Properly applied electroless nickel creates a dense, low-porosity barrier coating that prevents moisture and contaminant penetration while its enhanced hardness resists mechanical wear from landing impacts and ground operations when thickness and process controls meet specification requirements.
What are the key differences between electroless nickel plating and traditional electroplating methods?
Electroless nickel uses chemical reduction without electrical current, producing more uniform thickness on complex geometries than electrolytic plating, which requires electrical contact and creates thickness variations based on current density distribution.

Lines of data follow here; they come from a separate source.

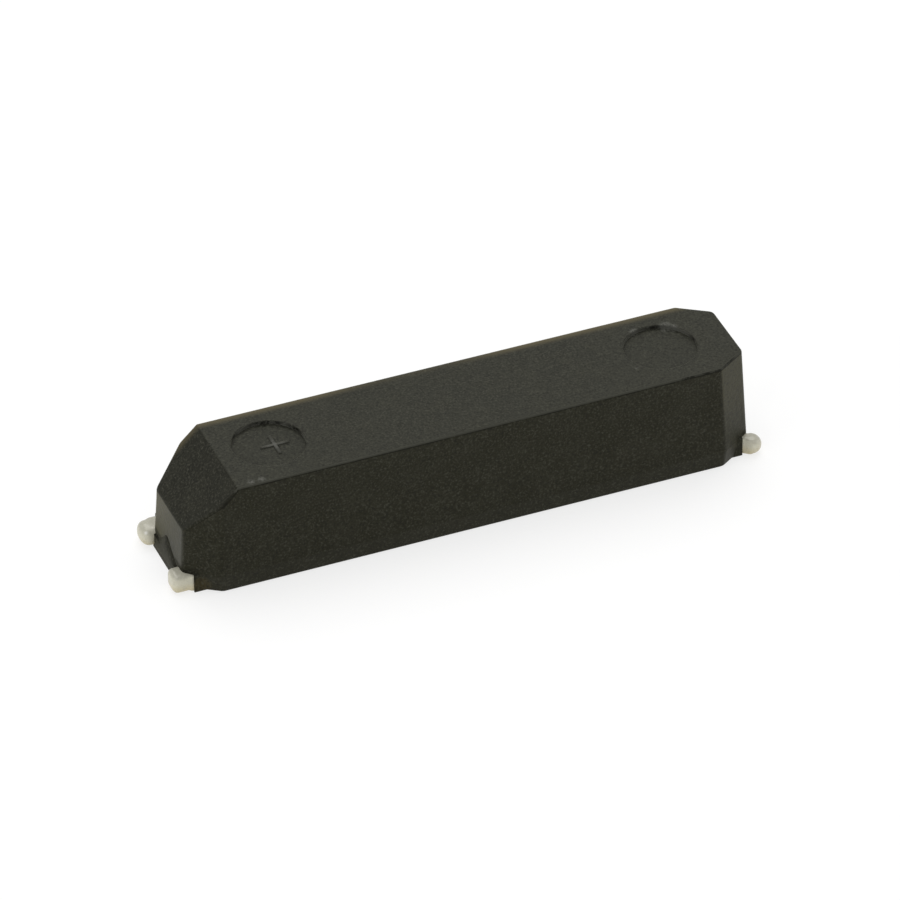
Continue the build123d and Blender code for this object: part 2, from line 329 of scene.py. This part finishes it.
# Places on the sharp edges round the top where the painted shade of the dark line under them is strongest, mm
EDGE_SHADE_RADIUS, EDGE_SHADE_FADE = 0.05, 0.07
EDGE_SHADE_PLACES = tuple((place, EDGE_SHADE_RADIUS) for place in (
    (2.50, -0.60, 1.29),
    (2.62, -0.60, 1.29),
    (2.76, -0.60, 1.29),
    (2.90, -0.58, 1.29),
    (3.02, -0.50, 1.29),
    (-2.79, -0.60, 1.20),
    (-2.87, -0.61, 1.12),
))

# The grain: features along a millimetre, and depths of the bumps in mm
FINE_PER_MM, FINE_DEPTH = 42, 0.0016
COARSE_PER_MM, COARSE_DEPTH = 20, 0.0024
DIMPLES_PER_MM, DIMPLE_DEPTH = 13, 0.0018
MOTTLE_PER_MM = 3.0
EDGE_SOFTNESS = 0.03
ROUGHNESS_NOISE, ROUGHNESS = (0.3, 0.7), (0.42, 0.54)
DULL_ROUGHER = 0.2
RESIN_IOR = 1.5
RESIN_SPECULAR = 0.16
RESIN_SPECULAR_TINT = (1.0, 0.99, 0.80, 1.0)
RESIN_SHEEN, RESIN_SHEEN_ROUGHNESS = 0.12, 0.35
RESIN_SHEEN_TINT = (1.0, 0.97, 0.72, 1.0)


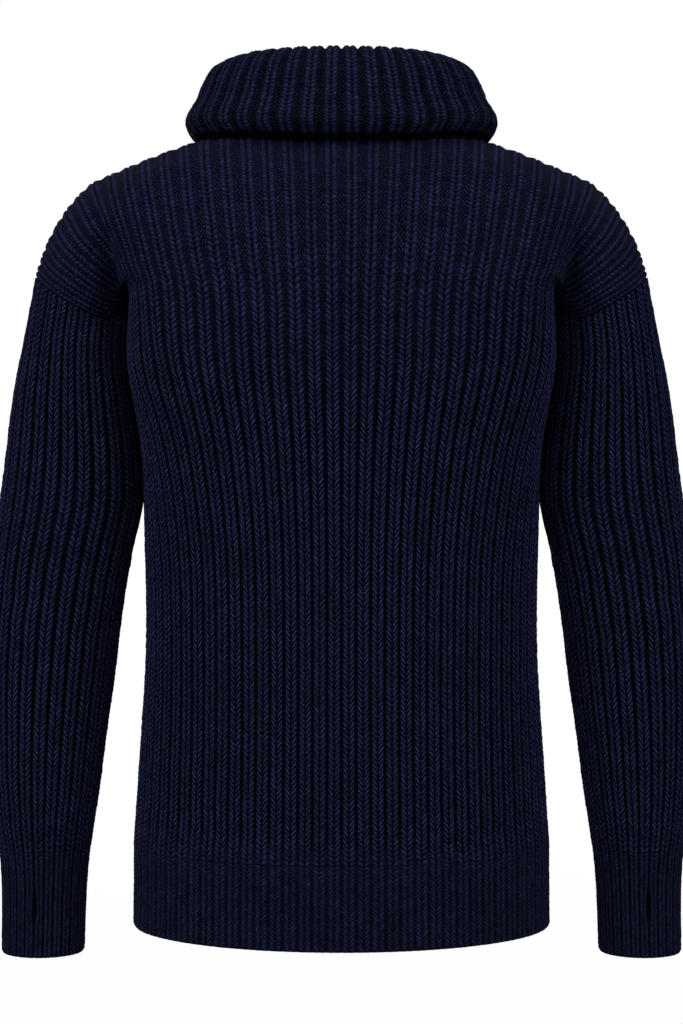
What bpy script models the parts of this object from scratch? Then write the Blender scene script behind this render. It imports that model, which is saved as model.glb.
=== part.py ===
"""Turtleneck sweater: a chunky rib-knit pullover with drop shoulders and a folded roll collar.

The front of the sweater faces -Y and its back +Y.  The origin lies between the shoulders, where
the wearer's shoulders carry the sweater.  Every piece is a knitted wall: ribs stand up on its
outer side, its inner side is plain.  Tables are in millimetres; the meshes are in metres.
"""

from collections import namedtuple

import bmesh
import bpy
import numpy as np

MM = 0.001

# ---------------------------------------------------------------- driving sizes (millimetres)
COLLECTION = "turtleneck_sweater"

BODY_RIBS = 19          # ribs from the centre line to the side seam, on each panel
SLEEVE_RIBS = 26        # ribs round a sleeve and round a cuff
COLLAR_RIBS = 42        # ribs round the roll collar

WALL = 5.5              # rib crown to the inside of the knit
RIB_DEPTH = 2.6         # rib crown to the gutter beside it
BAND_RIB_DEPTH = 1.8    # the same on the finer hem bands and cuffs
SEAM_GAP = 0.3          # between two sewn pieces
NECK_SEAM_GAP = 0.6     # the same round the neckline, whose edge is curved

HEM_Z = -655.6          # lowest edge of the body
BAND_TOP_Z = -588.0     # where the hem band meets the panels
CUFF_TOP_Z = -593.3
CUFF_END_Z = -680.0
ARMPIT_COURSE = 0.73    # share of a panel's courses that lie below the armpit
CROWDING_POWER = 4      # the higher, the nearer to the side the ribs are drawn together
FOLD_ROUNDING = 7.0     # radius that softens the fold beside the arm
CORNER_LEVEL = 0.3      # how much of the drop to the shoulder blade starts at the centre line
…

What coating thickness is required for landing gear applications, and how does Valence ensure compliance with aerospace specifications?
Landing gear typically requires 0.0005″ to 0.002″ of electroless nickel thickness, depending on component function, and we verify compliance using magnetic thickness gauges, cross-sectional analysis, and documented process controls that meet AMS 2404 and customer drawing requirements.
What are the industry standards and certifications required for electroless nickel plating in aerospace manufacturing?
AMS 2404, AMS-C-26074, and ASTM B733 establish coating requirements, while AS9100 quality management, Nadcap accreditation, and specific OEM approvals demonstrate process capability and audit readiness.
What surface preparation steps are essential before electroless nickel plating, and why do they matter?
Cleaning, degreasing, and substrate activation remove contaminants and create reactive surfaces necessary for proper coating adhesion, preventing delamination or coating failure during service.
How does consolidating electroless nickel plating with other surface finishing processes reduce supply chain risk and complexity?
Single-source processing eliminates multiple vendor handoffs, reduces lead times, simplifies quality documentation, and maintains continuous accountability from raw material through final inspection.